On Thursday, the two men, a former oil executive and a retired general, will meet the Mexican president, Enrique Peña Nieto, who abruptly cancelled a trip to Washington at the end of January after Trump sent out a tweet suggesting it was better not to come “if Mexico is unwilling to pay for the badly needed wall”.
Since then, Jared Kushner, the president’s son-in-law and closest foreign policy adviser, has reportedly worked behind the scenes to limit the damage, helping broker a placatory phone conversation between the presidents on 27 January, and attending a meeting on 8 February in Washington between Tillerson and his Mexican counterpart, Videgaray, according to the Washington Post.
Kushner and Videgaray, who is Peña Nieto’s closest political adviser, were introduced by mutual friends in the business world, and their personal relationship has helped prevent an escalating war of words between the two capitals, diplomats said.
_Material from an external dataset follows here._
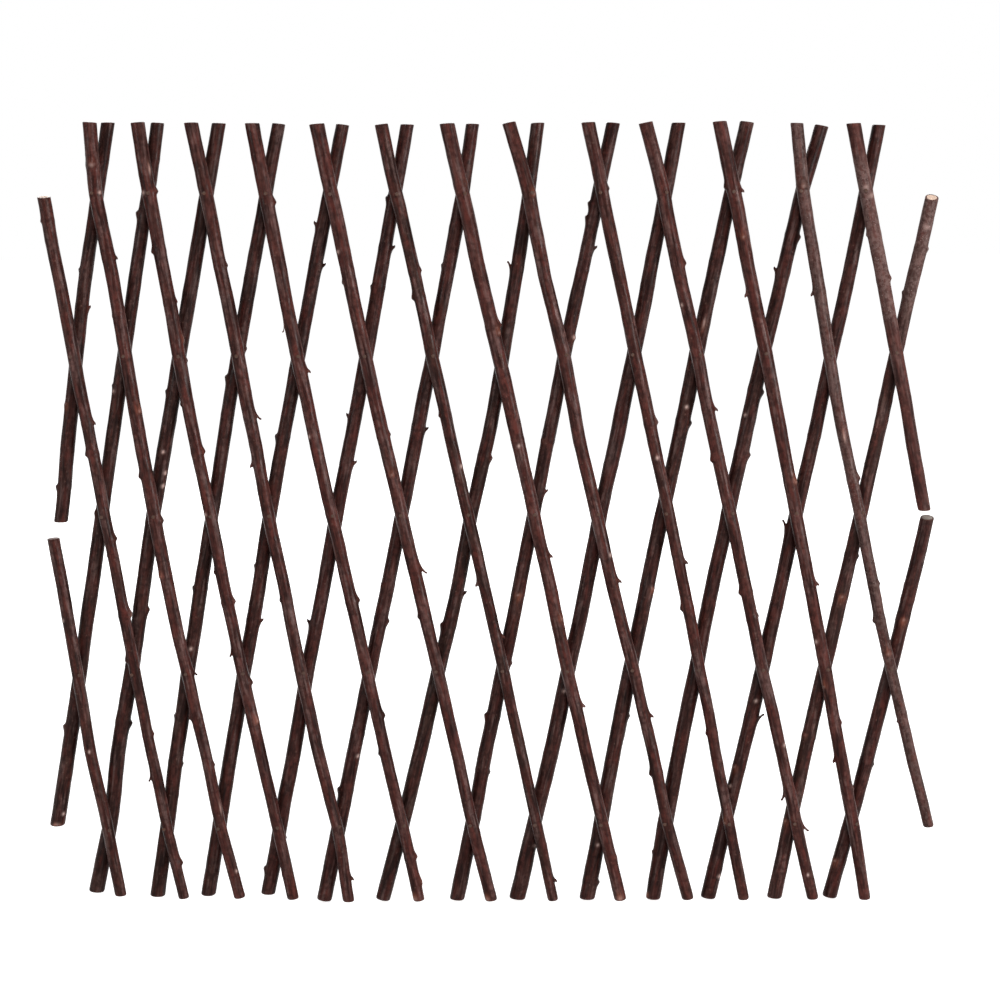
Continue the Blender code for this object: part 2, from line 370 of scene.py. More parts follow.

Videgaray has placed high stakes on the visit. “This is a moment of definition: the decisions we make in the coming months will determine how Mexico and the United States coexist for the next decades,” he was quoted as saying at the G20 meeting in Bonn last week by the Los Angeles Times.
But Mexican observers worry that the relationship with Kushner, who is 36 years old and has no previous foreign policy experience, is a thin reed on which to try to rebuild a profoundly damaged bilateral relationship.
“I don’t know if there is a strategy and if there is a strategy, the strategy is a person,” said Carlos Heredia, professor at the Centre for Research and Teaching in Economics in Mexico City.
The US state department referred questions about Kushner’s role to the White House, which did not respond.
“This is indeed a low point in US-Mexico relations, representing an abrupt break from the last 30-plus years of cooperation,” said Shannon O’Neil, a senior fellow at the Council on Foreign Relations and author of a book on US-Mexican relations. “While the visit will go some way to smoothing bilateral discussions, there is a hard-earned trust that has been broken, and that can’t be repaired with just a high-level visit.”
O’Neil added: “The Trump administration’s hostile beginning has also shifted Mexico’s domestic politics. Rising nationalism there will make compromises with the United States all the harder as Mexico looks toward its own 2018 presidential race.”
Senior US administration officials said Tillerson and Kelly, who were due to have dinner with the Mexican foreign and defence ministers on Wednesday evening, would emphasise areas of longstanding cooperation between the two countries, over counter-narcotics, securing Mexico’s southern border, and counter-terrorism, which were all cultivated under previous US administrations. One diplomat called the strategy “don’t mention the wall”.
Asked about the disagreement, a senior US administration official said the two presidents had acknowledged “clear differences on the payment issue” but had also agreed to “work these differences out as part of a comprehensive discussion”.
“The wall is just one part of a broader relationship that we have,” the official said.
“On security, we expect to address ways in which we can improve our cooperation in combating heroin production and trafficking, including eradication, targeting criminal organizations, extradition, and arms and bulk cash trafficking.”
US officials say they also want to deepen existing cooperation with Mexico on beefing up security on Mexico’s southern border and promote joint development programmes in Central American countries to reduce violence and strengthen governments, with aim of reducing northward migration.
Tens of thousands of migrants – mostly from Central America, but increasingly from further afield – transit Mexico annually in attempts to reach the US border. Mexico has turned enforcer, imposing the Southern Border Plan in 2014 to detain and deport migrants transiting Mexican territory, even as it doggedly defends its own nationals at risk of deportation in the United States.
In recent interviews, the economy minister, Ildefonso Guajardo, has raised the possibility of Mexico suspending cooperation on migrant enforcement. He told the news channel Milenio: “There would be no incentive to continue collaborating on important issues for North American security such as migration issues” if Nafta were abandoned.
Brandon Capece, a research fellow at the Council on Hemispheric Affairs in Washington, said the state of bilateral relations was at its lowest point since the 1980s, when the two countries were locked in ideological differences over foreign policy and before the signing of Nafta in 1994 made them economic partners, with more than $1.5bn in trade crossing the border each day.
“Even renegotiating Nafta is something that can be mutually beneficial for all three nations involved, but only if Trump can move beyond his misperceived notion that the United States is somehow the victim in this relationship,” Capece said. “That being said, given the failure of the Trump administration to articulate a clear foreign policy and their reluctance to rely on experts within the Washington foreign policy establishment, it is unlikely that this trip in and of itself will calm nerves in either Washington or Mexico City.”